Worcester Polytechnic Institute, Worcester MA

Investigators

Abstract

In many parts of the world, America's influence has been felt through technological programs designed to modernize health, agriculture, and family structure, and to protect nature. Using a combination of archival and ethnographic methods, Thomas Robertson will write a social, economic, and political history of the environmental changes introduced by American technology transfer programs in Nepal by focusing on four strategically selected case studies from the 1950s to the 1980s: the Rapti Valley Development Project (1950s), the Malaria Eradication Project (1960s), U.S. Agricultural Development and Land Reform Programs (1960s), and U.S. Population Control, Natural Resource, and National Park Programs (1960s-1980s).
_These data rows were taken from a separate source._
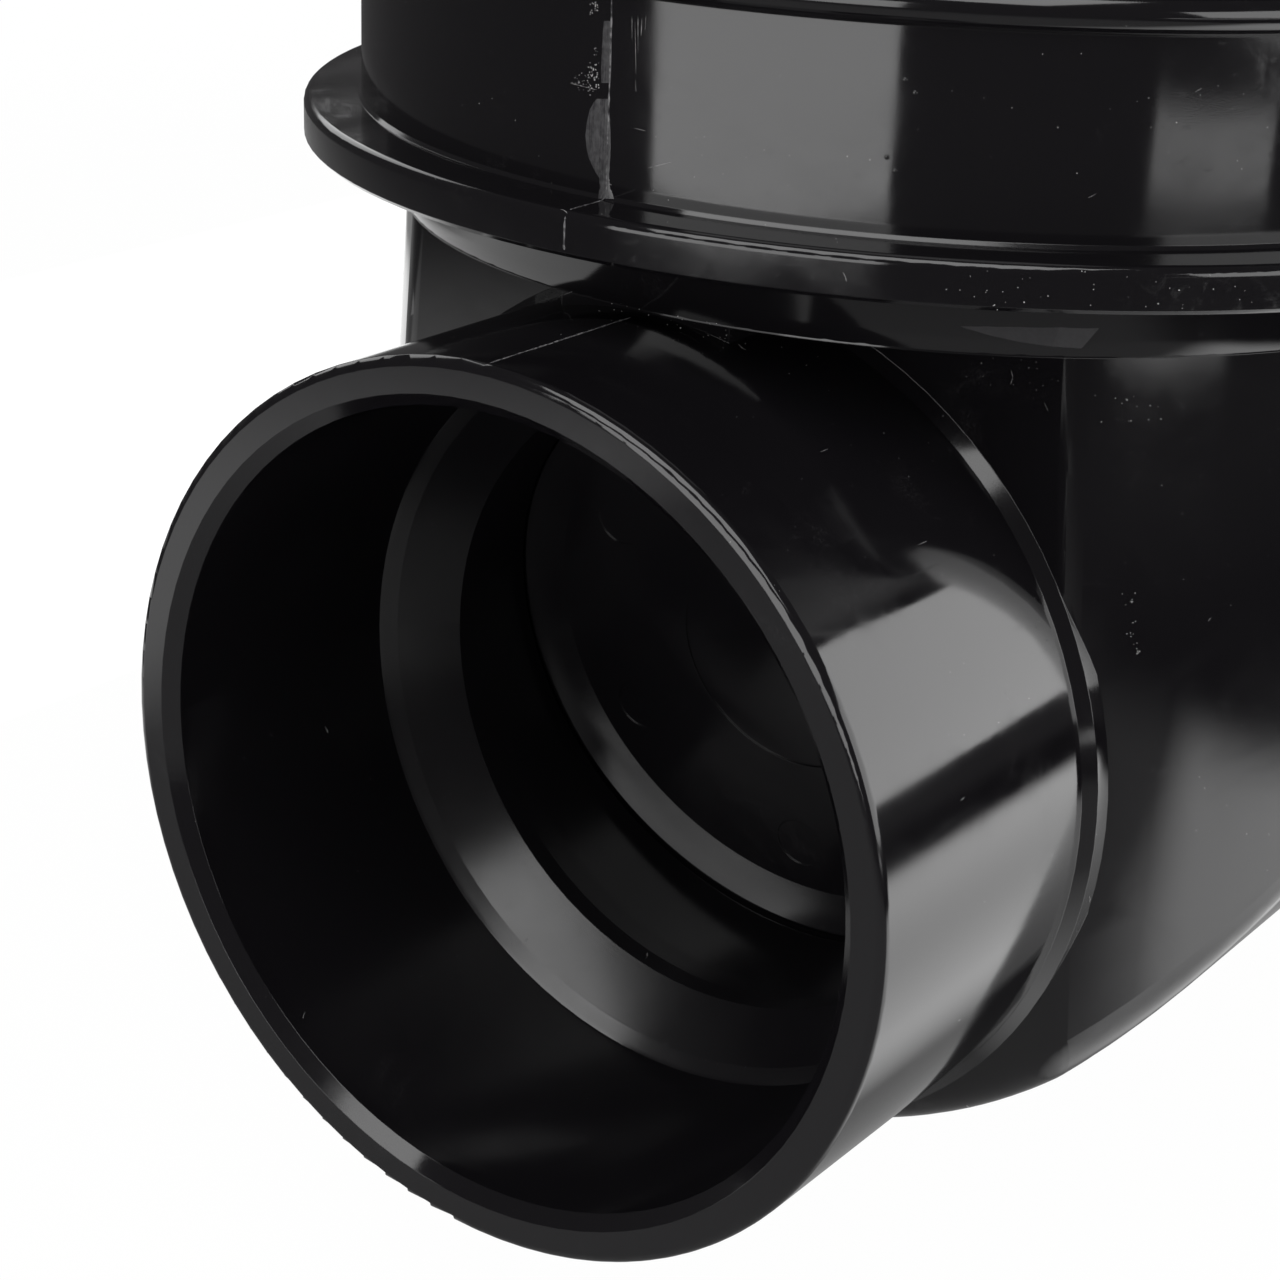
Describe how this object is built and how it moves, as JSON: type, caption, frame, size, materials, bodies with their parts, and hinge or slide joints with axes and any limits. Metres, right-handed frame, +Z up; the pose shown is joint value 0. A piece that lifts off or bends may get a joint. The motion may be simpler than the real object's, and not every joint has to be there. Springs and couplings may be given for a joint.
{
  "type": "backwater valve",
  "caption": "Drain backwater valve with two pipe sockets, a flanged round access neck under a screwed cover, and a hinged flap that shuts the inlet against backflow.",
  "frame": {"origin": "centre of the inlet socket where its mouth bevel ends, on the axis shared by the inlet and the outlet", "axes": "+X the way the water flows, from the inlet to the outlet; +Z up through the access neck; +Y to the left when looking along the flow"},
  "size_m": [0.26, 0.2052, 0.1886],
  "materials": {
    "body_plastic": "glossy black moulded plastic with trimmed flash on the parting line",
    "cover_plastic": "glossy black moulded plastic",
    "flap_plastic": "glossy black moulded plastic",
    "carrier_plastic": "black moulded plastic, slightly duller",
    "bracket_plastic": "black moulded plastic, slightly duller",
    "gasket_rubber": "matt black rubber",
    "seal_rubber": "matt black rubber",
    "screw_steel": "plain stainless steel",
    "washer_steel": "plain stainless steel",
    "pin_steel": "ground stainless steel",
    "clip_steel": "spring steel",
    "insert_brass": "machined brass"
  },
  "bodies": {
    "housing": {"valve_body": "body_plastic", "access_cover": "cover_plastic", "cover_gasket": "gasket_rubber", "cover_screws": "screw_steel", "cover_washers": "washer_steel", "cover_inserts": "insert_brass", "hinge_bracket": "bracket_plastic", "bracket_screws": "screw_steel", "bracket_inserts": "insert_brass", "hinge_pin": "pin_steel", "pin_clip_left": "clip_steel", "pin_clip_right": "clip_steel"},
    "flap": {"flap_face": "flap_plastic", "flap_seal": "seal_rubber", "flap_carrier": "carrier_plastic", "flap_screws": "screw_steel"}
  },
  "joints": [
    {"name": "flap_hinge", "type": "hinge", "parent": "housing", "child": "flap", "pos_m": [0.06651, 0, 0.06252], "axis": [0, -1, 0], "range_deg": [0, 75]}
  ]
}
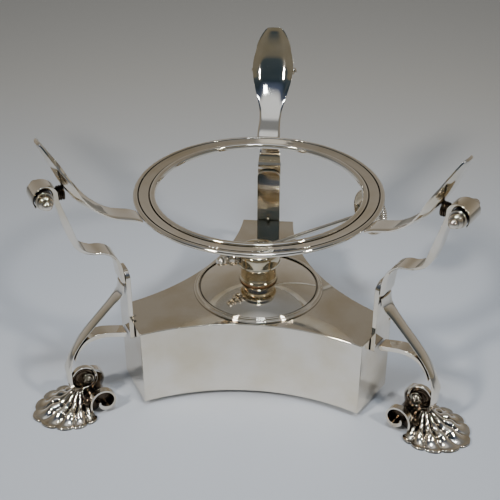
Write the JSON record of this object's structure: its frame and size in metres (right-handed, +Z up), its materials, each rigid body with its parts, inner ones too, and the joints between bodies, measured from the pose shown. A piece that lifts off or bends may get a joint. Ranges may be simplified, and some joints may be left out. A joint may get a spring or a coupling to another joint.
{
  "type": "spirit burner stand",
  "caption": "Silver kettle stand: a moulded ring on scroll legs with shell feet above a three-cornered spirit reservoir with a lift-out wick burner.",
  "frame": {"origin": "centre of the reservoir's flat underside, on the burner's upright axis; the table is 2.9 mm below it", "axes": "+Z up along the burner's axis, +Y towards the rear leg, +X to the right across the two front legs"},
  "size_m": [0.215, 0.192, 0.1472],
  "materials": {
    "polished_silver": "mirror polish, lightly worn",
    "darkened_silver": "polished on the high parts, dark in the recesses",
    "warm_gilt": "polished, warm tone",
    "burner_brass": "satin",
    "cork": "matt sealing washer",
    "cotton": "woven wick"
  },
  "bodies": {
    "stand": {"reservoir_wall": "polished_silver", "reservoir_top": "polished_silver", "reservoir_base": "polished_silver", "lamp_dish": "polished_silver", "reservoir_neck": "burner_brass", "support_ring": "polished_silver", "arm_rear": "polished_silver", "scroll_roll_rear": "darkened_silver", "lug_rear": "darkened_silver", "upper_leg_rear": "polished_silver", "leg_plate_rear": "polished_silver", "lock_pin_rear": "darkened_silver", "lower_leg_rear": "polished_silver", "leg_brace_rear": "polished_silver", "shell_foot_rear": "darkened_silver", "arm_left": "polished_silver", "scroll_roll_left": "darkened_silver", "lug_left": "darkened_silver", "upper_leg_left": "polished_silver", "leg_plate_left": "polished_silver", "lock_pin_left": "darkened_silver", "lower_leg_left": "polished_silver", "leg_brace_left": "polished_silver", "shell_foot_left": "darkened_silver", "arm_right": "polished_silver", "scroll_roll_right": "darkened_silver", "lug_right": "darkened_silver", "upper_leg_right": "polished_silver", "leg_plate_right": "polished_silver", "lock_pin_right": "darkened_silver", "lower_leg_right": "polished_silver", "leg_brace_right": "polished_silver", "shell_foot_right": "darkened_silver"},
    "burner": {"burner_washer": "cork", "burner_stem": "burner_brass", "burner_collar": "warm_gilt", "burner_bowl": "warm_gilt", "wick_tube": "burner_brass", "spindle_gland": "darkened_silver"},
    "winder": {"wick_spindle": "polished_silver", "wick_pinion": "burner_brass", "spindle_knob": "darkened_silver", "wick_wheel": "polished_silver"},
    "wick": {"wick": "cotton"}
  },
  "joints": [
    {"name": "burner_lift", "type": "slide", "parent": "stand", "child": "burner", "axis": [0, 0, 1], "range_m": [0, 0.025]},
    {"name": "winder_turn", "type": "hinge", "parent": "burner", "child": "winder", "pos_m": [-0.00247, 0.00321, 0.0611], "axis": [-0.7934, -0.6088, 0], "range_deg": [-100, 100]},
    {"name": "wick_rise", "type": "slide", "parent": "burner", "child": "wick", "axis": [0, 0, 1], "range_m": [-0.0055, 0.0055]}
  ],
  "couplings": [
    {"joint": "wick_rise", "follows": "winder_turn", "m_per_rad": 0.003}
  ]
}
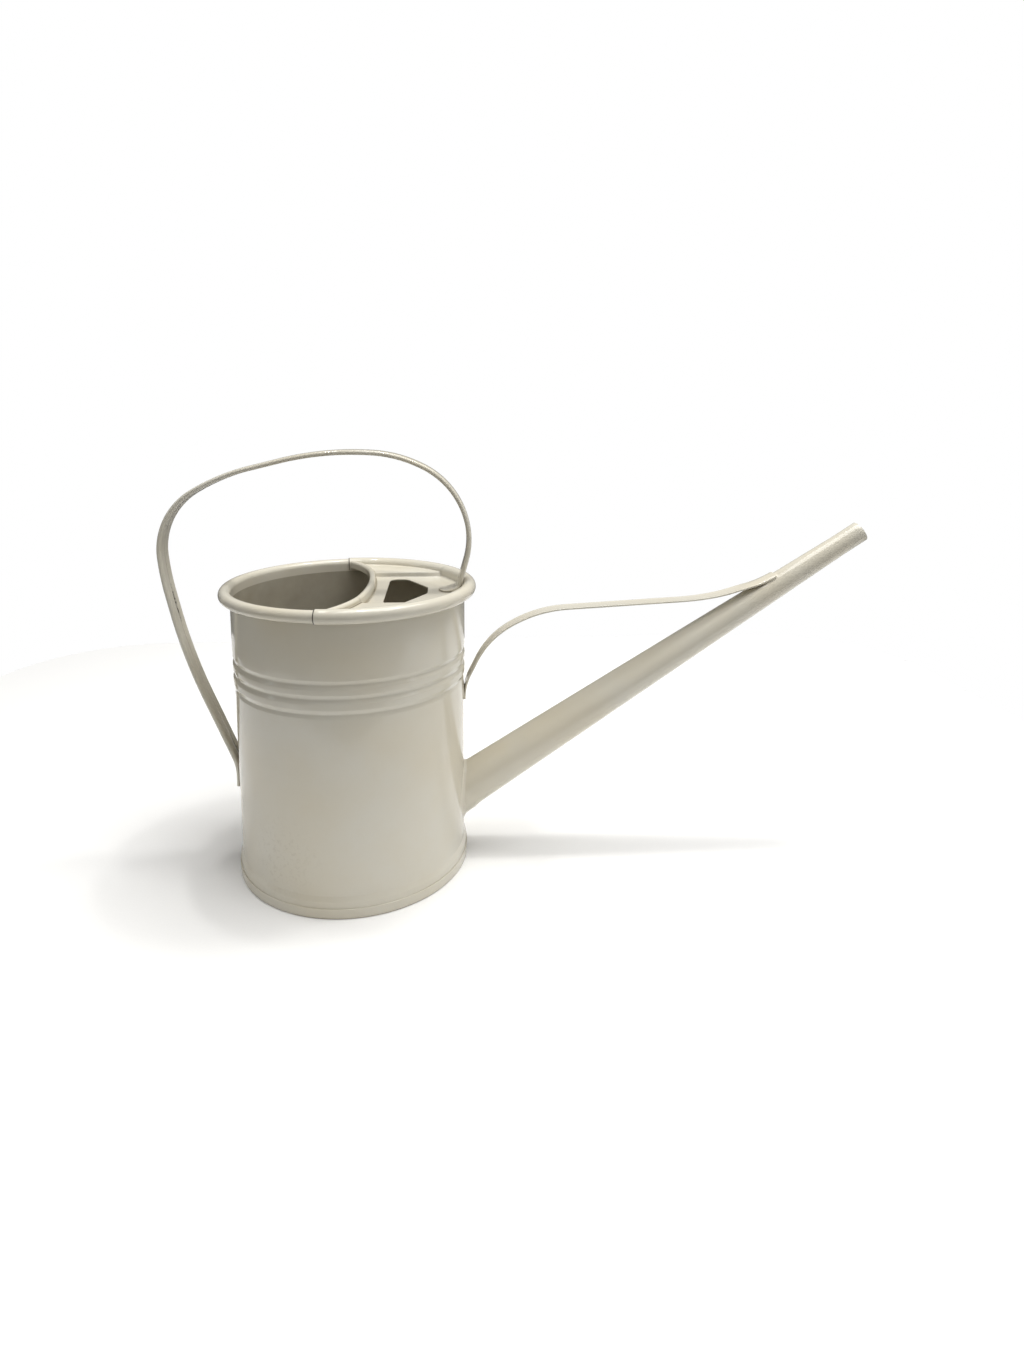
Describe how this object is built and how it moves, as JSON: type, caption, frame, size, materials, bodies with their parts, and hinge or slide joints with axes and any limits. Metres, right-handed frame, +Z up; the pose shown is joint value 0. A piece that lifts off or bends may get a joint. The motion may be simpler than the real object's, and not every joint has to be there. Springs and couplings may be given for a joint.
{
  "type": "watering can",
  "caption": "Small indoor watering can of coated sheet steel with a half cover, a long thin braced spout and a looped strap handle.",
  "frame": {"origin": "centre of the base, on the surface that the can stands on", "axes": "+Z up along the body's axis, +X towards the spout; the XZ plane is the plane of symmetry through handle, brace and spout"},
  "size_m": [0.3715, 0.132, 0.2195],
  "materials": {
    "coated_steel": "gloss ivory powder coat over thin sheet steel",
    "bare_wire": "plain drawn steel wire, hidden in the rim"
  },
  "bodies": {
    "root": {"body_wall": "coated_steel", "rim_wire": "bare_wire", "base_plate": "coated_steel", "top_cover": "coated_steel", "spout_tube": "coated_steel", "spout_weld": "coated_steel", "brace_strap": "coated_steel", "brace_foot_weld": "coated_steel", "brace_tip_weld": "coated_steel", "handle_strap": "coated_steel", "handle_heel_weld": "coated_steel"}
  },
  "joints": []
}
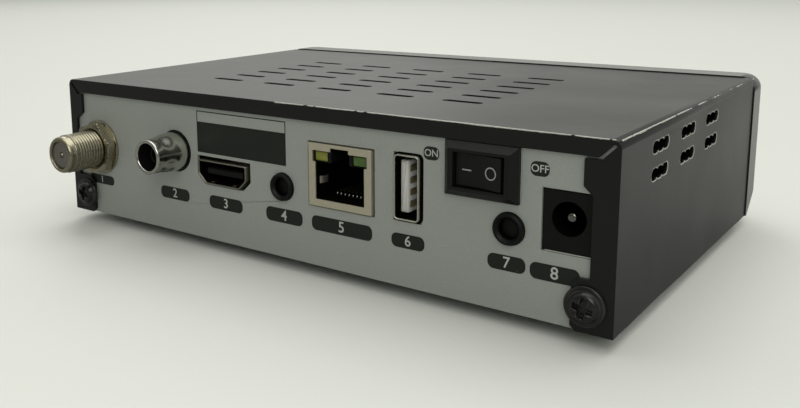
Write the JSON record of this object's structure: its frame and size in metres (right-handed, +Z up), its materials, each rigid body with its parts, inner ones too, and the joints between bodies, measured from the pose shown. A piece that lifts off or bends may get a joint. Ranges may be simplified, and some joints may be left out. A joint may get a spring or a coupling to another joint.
{
  "type": "satellite television receiver",
  "caption": "Small flat satellite television receiver with a folded black steel cover, a grey rear wall full of sockets, a rocker power switch and a moulded front with keys.",
  "frame": {"origin": "middle of the footprint, on the surface that the rubber feet stand on", "axes": "+Z up, +Y out of the rear wall with the sockets, +X towards the aerial socket's end"},
  "size_m": [0.1456, 0.115, 0.0376],
  "materials": {
    "black_paint": "black semi-gloss paint on folded sheet steel",
    "zinc_sheet": "grey satin zinc-plated sheet steel",
    "dark_plastic": "dark grey glossy moulded front",
    "smoked_plastic": "smoked clear plastic window",
    "green_board": "green lacquered circuit board",
    "black_plastic": "fine matt black moulding",
    "key_plastic": "satin dark key caps",
    "bright_nickel": "bright nickel plate",
    "tin_plate": "warm tin plate, slightly dull",
    "gold_plate": "thin gold plate on springs",
    "white_plastic": "off-white moulded insulator",
    "yellow_lens": "yellow translucent lamp lens",
    "green_lens": "green translucent lamp lens",
    "red_lens": "red translucent lamp lens",
    "black_steel": "black plated screw heads",
    "plain_steel": "zinc-plated small screws and posts",
    "soft_rubber": "soft black rubber",
    "finned_aluminium": "plain extruded aluminium",
    "can_sleeve": "dark plastic sleeve on the cans"
  },
  "bodies": {
    "case": {"av_jack": "black_plastic", "base_chassis": "zinc_sheet", "board_posts": "plain_steel", "board_screws": "plain_steel", "capacitors": "can_sleeve", "coax_barrel": "bright_nickel", "coax_contact": "gold_plate", "coax_core": "white_plastic", "coax_nut": "bright_nickel", "coax_washer": "bright_nickel", "cover_screws": "black_steel", "crystal_can": "bright_nickel", "data_jack": "black_plastic", "dc_pin": "bright_nickel", "dc_socket": "black_plastic", "digit_display": "black_plastic", "display_window": "smoked_plastic", "front_bezel": "dark_plastic", "front_board": "green_board", "front_board_screws": "plain_steel", "hdmi_shell": "tin_plate", "hdmi_tongue": "black_plastic", "heat_sink": "finned_aluminium", "link_header": "black_plastic", "main_board": "green_board", "main_chip": "black_plastic", "memory_chip": "black_plastic", "net_lamp_green": "green_lens", "net_lamp_yellow": "yellow_lens", "net_moulding": "black_plastic", "net_shield": "tin_plate", "net_wires": "gold_plate", "network_isolator": "black_plastic", "power_coils": "black_plastic", "rca_contact": "bright_nickel", "rca_moulding": "black_plastic", "rca_shell": "bright_nickel", "remote_eye": "black_plastic", "rubber_feet": "soft_rubber", "standby_lamp": "red_lens", "store_chip": "black_plastic", "switch_frame": "black_plastic", "switch_terminals": "tin_plate", "tact_switch_1": "black_plastic", "tact_switch_2": "black_plastic", "tact_switch_3": "black_plastic", "top_cover": "black_paint", "tuner_can": "tin_plate", "tuner_lid": "tin_plate", "usb_shell": "tin_plate", "usb_strips": "gold_plate", "usb_tongue": "white_plastic"},
    "standby_key": {"standby_key": "key_plastic"},
    "channel_down_key": {"channel_down_key": "key_plastic"},
    "channel_up_key": {"channel_up_key": "key_plastic"},
    "rocker": {"switch_rocker": "black_plastic"}
  },
  "joints": [
    {"name": "standby_key_press", "type": "slide", "parent": "case", "child": "standby_key", "axis": [0, 1, 0], "range_m": [0, 0.0005], "stiffness_N_per_m": 400, "springref_m": -0.0005},
    {"name": "channel_down_key_press", "type": "slide", "parent": "case", "child": "channel_down_key", "axis": [0, 1, 0], "range_m": [0, 0.0005], "stiffness_N_per_m": 400, "springref_m": -0.0005},
    {"name": "channel_up_key_press", "type": "slide", "parent": "case", "child": "channel_up_key", "axis": [0, 1, 0], "range_m": [0, 0.0005], "stiffness_N_per_m": 400, "springref_m": -0.0005},
    {"name": "rocker_tilt", "type": "hinge", "parent": "case", "child": "rocker", "pos_m": [-0.047, 0.04465, 0.0287], "axis": [0, 0, 1], "range_deg": [0, 12]}
  ]
}
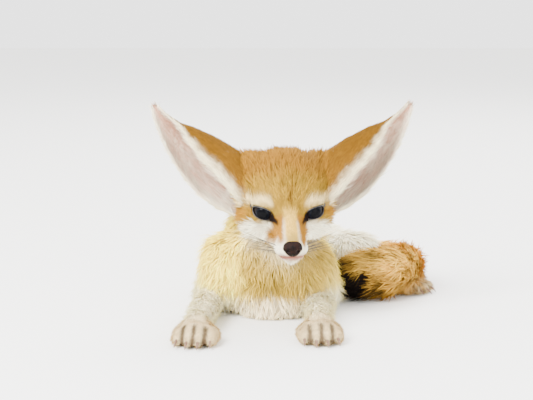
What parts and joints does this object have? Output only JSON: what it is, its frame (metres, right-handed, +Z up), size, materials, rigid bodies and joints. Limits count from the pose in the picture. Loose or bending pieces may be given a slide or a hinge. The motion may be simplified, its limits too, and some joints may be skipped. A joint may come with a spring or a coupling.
{
  "type": "fennec fox",
  "caption": "Young fennec fox lying on its breast with its head up, forelegs forward, large ears spread and its bushy tail curled round its side; a still, life-size model.",
  "frame": {"origin": "where the breastbone rests on the floor", "axes": "+Z up from the floor; -Y forward, the way the body points; +X to the fox's own left"},
  "size_m": [0.2326, 0.2916, 0.1683],
  "materials": {
    "fur_cream": "long soft yellow-cream coat",
    "fur_sand": "sandy orange coat",
    "fur_rust": "short rust-coloured fur on the ear's back, pale pink skin and white hair in its cup",
    "fur_white": "short white fur",
    "fur_black": "black-brown brush at the tail's end",
    "nose_leather": "moist, finely pebbled dark skin",
    "eye": "wet and dark, with a round pupil",
    "claw": "translucent brown horn"
  },
  "bodies": {
    "root": {"chest": "fur_cream", "ear_left": "fur_rust", "ear_right": "fur_rust", "eye_left": "eye", "eye_right": "eye", "fore_claw_left_1": "claw", "fore_claw_left_2": "claw", "fore_claw_left_3": "claw", "fore_claw_left_4": "claw", "fore_claw_right_1": "claw", "fore_claw_right_2": "claw", "fore_claw_right_3": "claw", "fore_claw_right_4": "claw", "fore_paw_left": "fur_white", "fore_paw_right": "fur_white", "forearm_left": "fur_cream", "forearm_right": "fur_cream", "head": "fur_sand", "hind_claw_left_1": "claw", "hind_claw_left_2": "claw", "hind_claw_left_3": "claw", "hind_claw_left_4": "claw", "hind_claw_right_1": "claw", "hind_claw_right_2": "claw", "hind_claw_right_3": "claw", "hind_claw_right_4": "claw", "hind_foot_left": "fur_white", "hind_foot_right": "fur_white", "hips": "fur_cream", "loin": "fur_cream", "lower_jaw": "fur_white", "neck": "fur_cream", "nose": "nose_leather", "shank_left": "fur_cream", "shank_right": "fur_cream", "tail_base": "fur_sand", "tail_middle": "fur_sand", "tail_tip": "fur_black", "thigh_left": "fur_cream", "thigh_right": "fur_cream", "upper_arm_left": "fur_cream", "upper_arm_right": "fur_cream"}
  },
  "joints": []
}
These four Cold War-era programs, and the ideas of nature and technology wrapped within them, placed Nepal on the frontlines of economic competition with the Soviet Union and China in rural Asia and also reshaped the contours of Nepal?s national and local life. Together, the programs became the face of 'progress' and 'modern technology' at a time when Nepalis, on both the national and local levels, were just beginning to invent what modernity would mean for them. In this book-length project, Robertson will explore both the environmental and economic transformations that came with these technological projects. This will be a history that is multi-perspectival. Robertson will uncover the views of American strategists, American development workers, Nepali planners, and Nepali villagers, especially those often overlooked: ethnic minorities, religious minorities, 'lower' castes, and women. At a time when international development has taken on new urgency because of Iraq and Afghanistan, assessing the impact of American technological transfer programs in earlier periods is more important than ever.